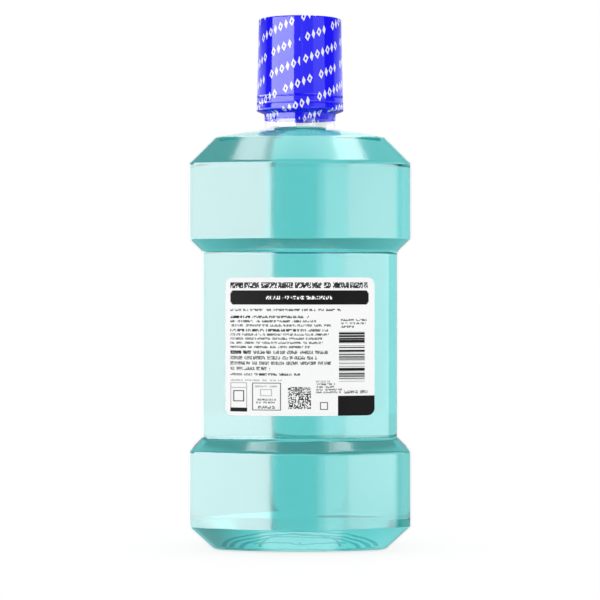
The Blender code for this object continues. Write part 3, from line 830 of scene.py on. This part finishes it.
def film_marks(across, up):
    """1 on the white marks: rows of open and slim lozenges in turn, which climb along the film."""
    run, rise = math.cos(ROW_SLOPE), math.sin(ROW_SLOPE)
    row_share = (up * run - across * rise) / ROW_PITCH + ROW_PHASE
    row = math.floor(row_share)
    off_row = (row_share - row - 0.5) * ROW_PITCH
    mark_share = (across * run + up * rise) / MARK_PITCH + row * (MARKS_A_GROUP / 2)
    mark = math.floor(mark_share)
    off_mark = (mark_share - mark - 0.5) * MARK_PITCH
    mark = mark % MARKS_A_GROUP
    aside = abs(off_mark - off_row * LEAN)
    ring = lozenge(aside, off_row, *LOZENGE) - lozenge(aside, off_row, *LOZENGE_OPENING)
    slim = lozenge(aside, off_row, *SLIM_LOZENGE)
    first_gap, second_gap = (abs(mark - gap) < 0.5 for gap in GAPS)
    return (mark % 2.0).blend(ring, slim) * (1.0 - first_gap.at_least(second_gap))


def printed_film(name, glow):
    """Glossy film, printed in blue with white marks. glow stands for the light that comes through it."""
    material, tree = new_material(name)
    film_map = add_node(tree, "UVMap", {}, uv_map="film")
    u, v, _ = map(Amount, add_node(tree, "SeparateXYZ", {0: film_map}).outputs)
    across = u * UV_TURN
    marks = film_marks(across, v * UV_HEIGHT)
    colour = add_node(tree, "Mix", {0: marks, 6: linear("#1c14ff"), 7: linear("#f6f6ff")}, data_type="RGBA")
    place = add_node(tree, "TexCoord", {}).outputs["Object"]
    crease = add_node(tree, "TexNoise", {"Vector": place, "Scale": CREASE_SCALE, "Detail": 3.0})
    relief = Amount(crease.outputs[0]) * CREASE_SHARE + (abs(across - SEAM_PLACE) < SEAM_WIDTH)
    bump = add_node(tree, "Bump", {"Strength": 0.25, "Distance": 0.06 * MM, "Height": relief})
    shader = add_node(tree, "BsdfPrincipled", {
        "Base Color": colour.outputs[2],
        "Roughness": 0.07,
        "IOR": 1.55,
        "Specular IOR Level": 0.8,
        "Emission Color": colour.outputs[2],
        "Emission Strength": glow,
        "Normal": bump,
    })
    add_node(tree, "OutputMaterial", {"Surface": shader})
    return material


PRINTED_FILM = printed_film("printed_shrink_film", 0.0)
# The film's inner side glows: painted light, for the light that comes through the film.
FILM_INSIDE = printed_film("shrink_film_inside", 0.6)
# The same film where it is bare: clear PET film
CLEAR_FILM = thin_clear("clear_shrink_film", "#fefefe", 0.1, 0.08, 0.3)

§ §

■ **Work instructions**: Exactly as they appear, please write out the lines from the opening of the listing above down to the line containing "return (mark %", with both end lines included.

■ **Solution for this exercise**:
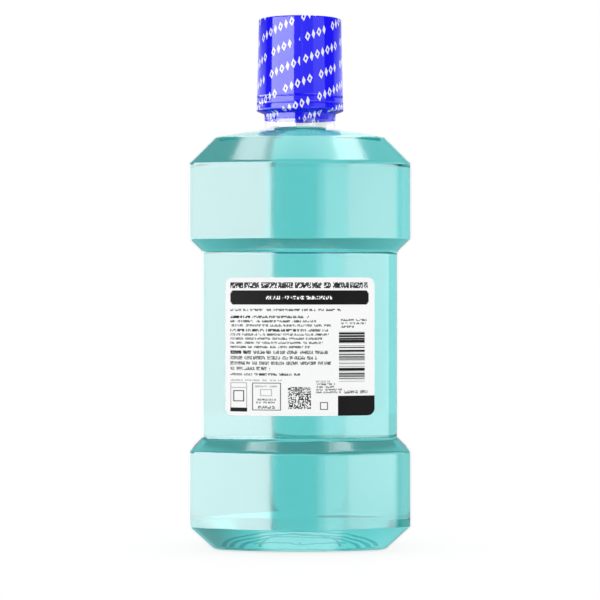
The Blender code for this object continues. Write part 3, from line 830 of scene.py on. This part finishes it.
def film_marks(across, up):
    """1 on the white marks: rows of open and slim lozenges in turn, which climb along the film."""
    run, rise = math.cos(ROW_SLOPE), math.sin(ROW_SLOPE)
    row_share = (up * run - across * rise) / ROW_PITCH + ROW_PHASE
    row = math.floor(row_share)
    off_row = (row_share - row - 0.5) * ROW_PITCH
    mark_share = (across * run + up * rise) / MARK_PITCH + row * (MARKS_A_GROUP / 2)
    mark = math.floor(mark_share)
    off_mark = (mark_share - mark - 0.5) * MARK_PITCH
    mark = mark % MARKS_A_GROUP
    aside = abs(off_mark - off_row * LEAN)
    ring = lozenge(aside, off_row, *LOZENGE) - lozenge(aside, off_row, *LOZENGE_OPENING)
    slim = lozenge(aside, off_row, *SLIM_LOZENGE)
    first_gap, second_gap = (abs(mark - gap) < 0.5 for gap in GAPS)
    return (mark % 2.0).blend(ring, slim) * (1.0 - first_gap.at_least(second_gap))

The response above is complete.